Aim of the exercise: Your answer should consist only of the lines below from the one with "Continue the Blender" through the one with "normal=f.bump(wipe, 0.000004))", copied exactly.

Exercise material:
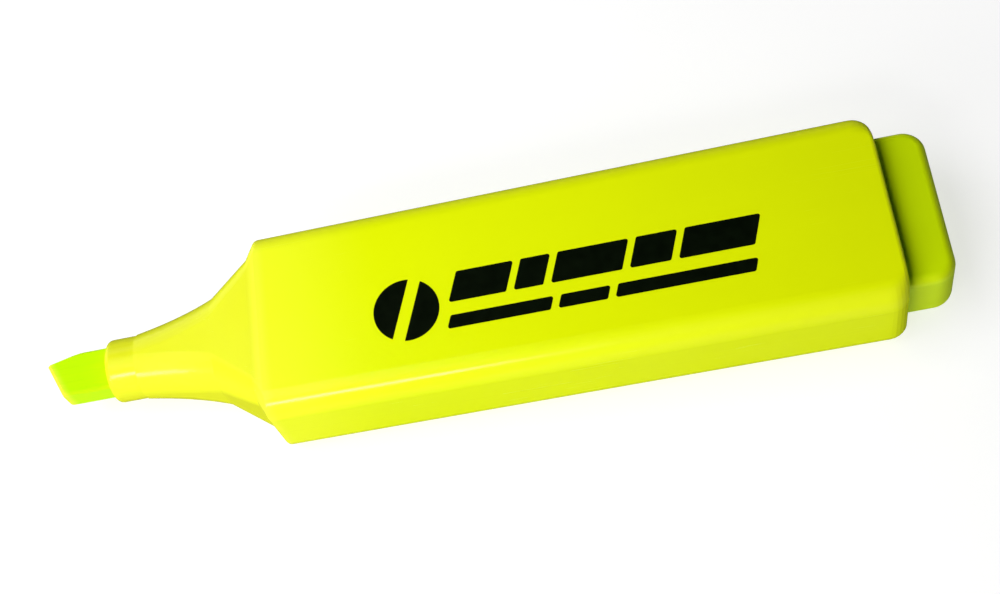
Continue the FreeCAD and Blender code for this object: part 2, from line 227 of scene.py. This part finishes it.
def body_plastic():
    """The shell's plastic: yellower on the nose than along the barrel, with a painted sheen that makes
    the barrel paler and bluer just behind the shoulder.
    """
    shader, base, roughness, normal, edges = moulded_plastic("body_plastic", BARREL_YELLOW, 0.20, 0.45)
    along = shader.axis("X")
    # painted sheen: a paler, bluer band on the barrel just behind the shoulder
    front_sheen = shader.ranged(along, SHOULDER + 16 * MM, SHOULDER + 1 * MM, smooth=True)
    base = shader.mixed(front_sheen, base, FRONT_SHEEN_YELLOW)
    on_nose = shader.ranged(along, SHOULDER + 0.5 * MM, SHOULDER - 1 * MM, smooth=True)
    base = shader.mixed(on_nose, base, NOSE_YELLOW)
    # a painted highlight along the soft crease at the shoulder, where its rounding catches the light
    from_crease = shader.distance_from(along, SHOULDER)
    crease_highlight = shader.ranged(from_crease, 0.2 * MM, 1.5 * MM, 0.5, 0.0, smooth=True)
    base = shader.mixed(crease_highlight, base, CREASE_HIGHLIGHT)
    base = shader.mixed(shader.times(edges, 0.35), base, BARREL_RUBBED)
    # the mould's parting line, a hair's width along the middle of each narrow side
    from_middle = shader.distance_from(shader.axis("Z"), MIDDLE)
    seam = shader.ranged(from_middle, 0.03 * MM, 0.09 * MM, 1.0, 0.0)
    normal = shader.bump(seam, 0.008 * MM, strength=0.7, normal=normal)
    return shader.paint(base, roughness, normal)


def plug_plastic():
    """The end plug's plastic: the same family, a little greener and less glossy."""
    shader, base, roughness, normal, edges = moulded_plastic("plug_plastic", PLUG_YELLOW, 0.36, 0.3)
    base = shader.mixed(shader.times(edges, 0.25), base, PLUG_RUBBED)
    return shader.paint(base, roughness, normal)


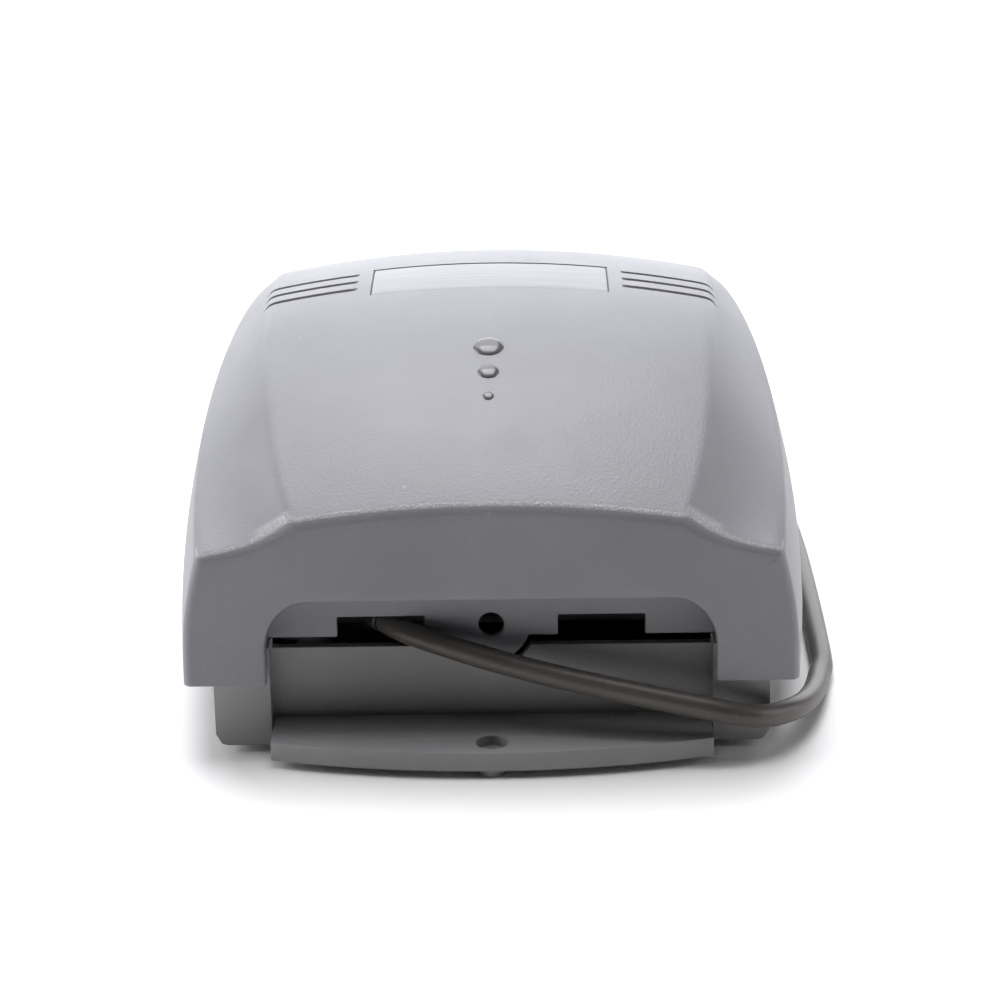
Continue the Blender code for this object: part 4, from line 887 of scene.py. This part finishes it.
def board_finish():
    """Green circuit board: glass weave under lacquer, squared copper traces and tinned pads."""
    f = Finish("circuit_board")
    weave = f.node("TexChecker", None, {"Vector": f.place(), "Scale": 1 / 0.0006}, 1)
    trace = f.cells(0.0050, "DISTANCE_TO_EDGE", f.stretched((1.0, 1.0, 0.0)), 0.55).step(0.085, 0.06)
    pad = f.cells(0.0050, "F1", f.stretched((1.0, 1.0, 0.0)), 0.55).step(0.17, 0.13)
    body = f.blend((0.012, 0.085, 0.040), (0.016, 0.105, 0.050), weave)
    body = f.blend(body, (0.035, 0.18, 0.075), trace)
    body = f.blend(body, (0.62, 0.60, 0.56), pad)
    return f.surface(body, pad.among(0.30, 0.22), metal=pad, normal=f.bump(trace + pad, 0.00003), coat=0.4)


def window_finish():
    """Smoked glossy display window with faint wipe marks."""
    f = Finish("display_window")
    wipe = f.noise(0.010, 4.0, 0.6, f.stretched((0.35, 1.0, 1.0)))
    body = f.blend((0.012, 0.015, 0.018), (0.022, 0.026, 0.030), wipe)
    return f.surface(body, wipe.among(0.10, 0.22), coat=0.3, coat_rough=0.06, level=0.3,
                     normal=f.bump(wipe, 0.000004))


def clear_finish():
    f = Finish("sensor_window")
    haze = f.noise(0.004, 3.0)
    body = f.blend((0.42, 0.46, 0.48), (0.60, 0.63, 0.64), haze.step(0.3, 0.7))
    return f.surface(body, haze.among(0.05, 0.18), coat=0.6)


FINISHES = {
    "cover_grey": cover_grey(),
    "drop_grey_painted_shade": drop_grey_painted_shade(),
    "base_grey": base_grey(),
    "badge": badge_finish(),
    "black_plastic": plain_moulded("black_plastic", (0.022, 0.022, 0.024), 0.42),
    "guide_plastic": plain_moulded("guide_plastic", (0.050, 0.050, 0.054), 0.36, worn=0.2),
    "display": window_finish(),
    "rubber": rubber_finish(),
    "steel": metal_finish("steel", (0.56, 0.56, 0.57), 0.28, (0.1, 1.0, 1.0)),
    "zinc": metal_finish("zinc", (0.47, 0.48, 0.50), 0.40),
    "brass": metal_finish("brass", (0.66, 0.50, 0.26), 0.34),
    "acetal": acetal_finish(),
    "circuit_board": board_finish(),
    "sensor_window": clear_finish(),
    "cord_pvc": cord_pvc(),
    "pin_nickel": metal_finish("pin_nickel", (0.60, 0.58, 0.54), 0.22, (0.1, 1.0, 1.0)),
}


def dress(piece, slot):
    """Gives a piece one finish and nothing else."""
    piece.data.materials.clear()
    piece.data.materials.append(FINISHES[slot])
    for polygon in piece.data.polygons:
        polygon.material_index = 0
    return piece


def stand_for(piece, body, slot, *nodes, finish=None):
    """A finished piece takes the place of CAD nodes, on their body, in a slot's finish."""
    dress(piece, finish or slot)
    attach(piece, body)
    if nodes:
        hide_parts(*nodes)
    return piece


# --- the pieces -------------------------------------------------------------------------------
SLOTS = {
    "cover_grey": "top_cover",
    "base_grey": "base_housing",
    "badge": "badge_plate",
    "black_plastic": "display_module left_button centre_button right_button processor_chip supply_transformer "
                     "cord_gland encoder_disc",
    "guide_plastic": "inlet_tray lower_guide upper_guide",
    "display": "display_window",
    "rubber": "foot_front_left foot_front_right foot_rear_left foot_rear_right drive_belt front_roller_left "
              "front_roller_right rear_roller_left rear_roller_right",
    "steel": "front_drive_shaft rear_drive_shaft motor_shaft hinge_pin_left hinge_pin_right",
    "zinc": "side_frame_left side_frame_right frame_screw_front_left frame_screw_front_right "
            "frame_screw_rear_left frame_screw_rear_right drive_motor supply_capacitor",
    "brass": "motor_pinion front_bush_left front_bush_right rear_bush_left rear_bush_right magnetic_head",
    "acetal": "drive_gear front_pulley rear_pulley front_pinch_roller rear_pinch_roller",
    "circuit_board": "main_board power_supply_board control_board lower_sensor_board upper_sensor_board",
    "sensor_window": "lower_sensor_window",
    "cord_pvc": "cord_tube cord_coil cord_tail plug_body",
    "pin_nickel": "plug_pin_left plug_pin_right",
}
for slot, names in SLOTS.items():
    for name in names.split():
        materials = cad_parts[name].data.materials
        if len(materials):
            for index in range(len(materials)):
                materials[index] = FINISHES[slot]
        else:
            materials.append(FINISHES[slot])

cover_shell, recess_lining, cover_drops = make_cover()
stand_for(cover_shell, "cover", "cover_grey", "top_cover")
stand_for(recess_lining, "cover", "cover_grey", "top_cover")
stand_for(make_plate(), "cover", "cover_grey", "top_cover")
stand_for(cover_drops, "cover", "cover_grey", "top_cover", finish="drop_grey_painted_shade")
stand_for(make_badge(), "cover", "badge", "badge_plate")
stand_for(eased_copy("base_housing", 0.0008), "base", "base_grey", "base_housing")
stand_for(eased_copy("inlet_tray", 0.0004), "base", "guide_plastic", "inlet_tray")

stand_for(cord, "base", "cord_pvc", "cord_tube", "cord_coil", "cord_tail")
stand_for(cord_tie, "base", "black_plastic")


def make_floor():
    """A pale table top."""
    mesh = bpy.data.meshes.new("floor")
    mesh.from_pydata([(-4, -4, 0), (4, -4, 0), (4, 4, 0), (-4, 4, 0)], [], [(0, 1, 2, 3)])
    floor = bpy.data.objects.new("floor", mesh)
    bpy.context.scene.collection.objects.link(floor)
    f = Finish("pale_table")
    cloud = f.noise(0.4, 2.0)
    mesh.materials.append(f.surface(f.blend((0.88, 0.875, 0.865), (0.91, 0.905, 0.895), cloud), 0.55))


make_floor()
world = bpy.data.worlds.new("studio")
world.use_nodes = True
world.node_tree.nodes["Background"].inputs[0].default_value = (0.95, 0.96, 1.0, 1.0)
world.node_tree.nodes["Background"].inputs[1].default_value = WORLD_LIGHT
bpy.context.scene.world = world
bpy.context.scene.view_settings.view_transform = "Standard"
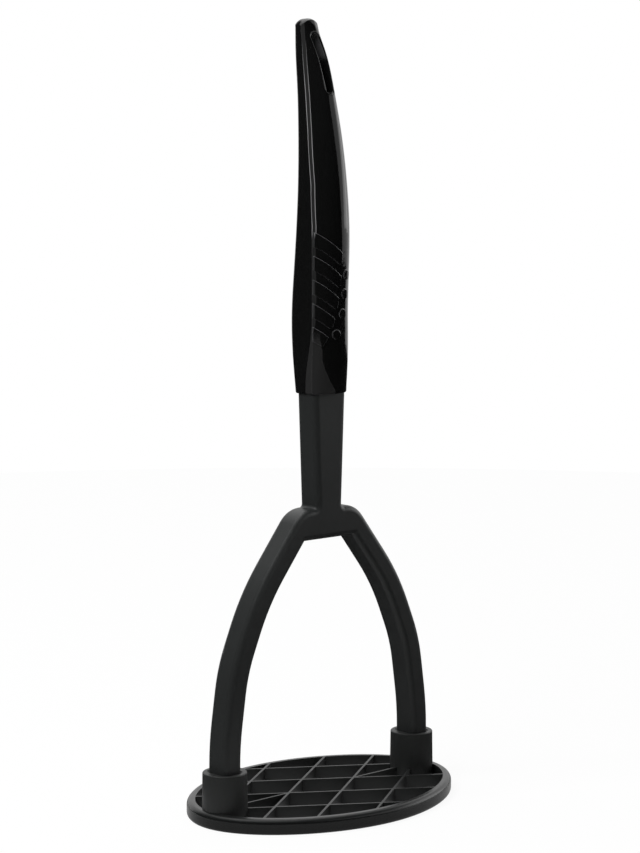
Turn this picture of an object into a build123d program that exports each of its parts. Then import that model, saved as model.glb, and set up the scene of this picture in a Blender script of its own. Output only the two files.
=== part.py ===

Answer below:
Continue the Blender code for this object: part 4, from line 887 of scene.py. This part finishes it.
def board_finish():
    """Green circuit board: glass weave under lacquer, squared copper traces and tinned pads."""
    f = Finish("circuit_board")
    weave = f.node("TexChecker", None, {"Vector": f.place(), "Scale": 1 / 0.0006}, 1)
    trace = f.cells(0.0050, "DISTANCE_TO_EDGE", f.stretched((1.0, 1.0, 0.0)), 0.55).step(0.085, 0.06)
    pad = f.cells(0.0050, "F1", f.stretched((1.0, 1.0, 0.0)), 0.55).step(0.17, 0.13)
    body = f.blend((0.012, 0.085, 0.040), (0.016, 0.105, 0.050), weave)
    body = f.blend(body, (0.035, 0.18, 0.075), trace)
    body = f.blend(body, (0.62, 0.60, 0.56), pad)
    return f.surface(body, pad.among(0.30, 0.22), metal=pad, normal=f.bump(trace + pad, 0.00003), coat=0.4)


def window_finish():
    """Smoked glossy display window with faint wipe marks."""
    f = Finish("display_window")
    wipe = f.noise(0.010, 4.0, 0.6, f.stretched((0.35, 1.0, 1.0)))
    body = f.blend((0.012, 0.015, 0.018), (0.022, 0.026, 0.030), wipe)
    return f.surface(body, wipe.among(0.10, 0.22), coat=0.3, coat_rough=0.06, level=0.3,
                     normal=f.bump(wipe, 0.000004))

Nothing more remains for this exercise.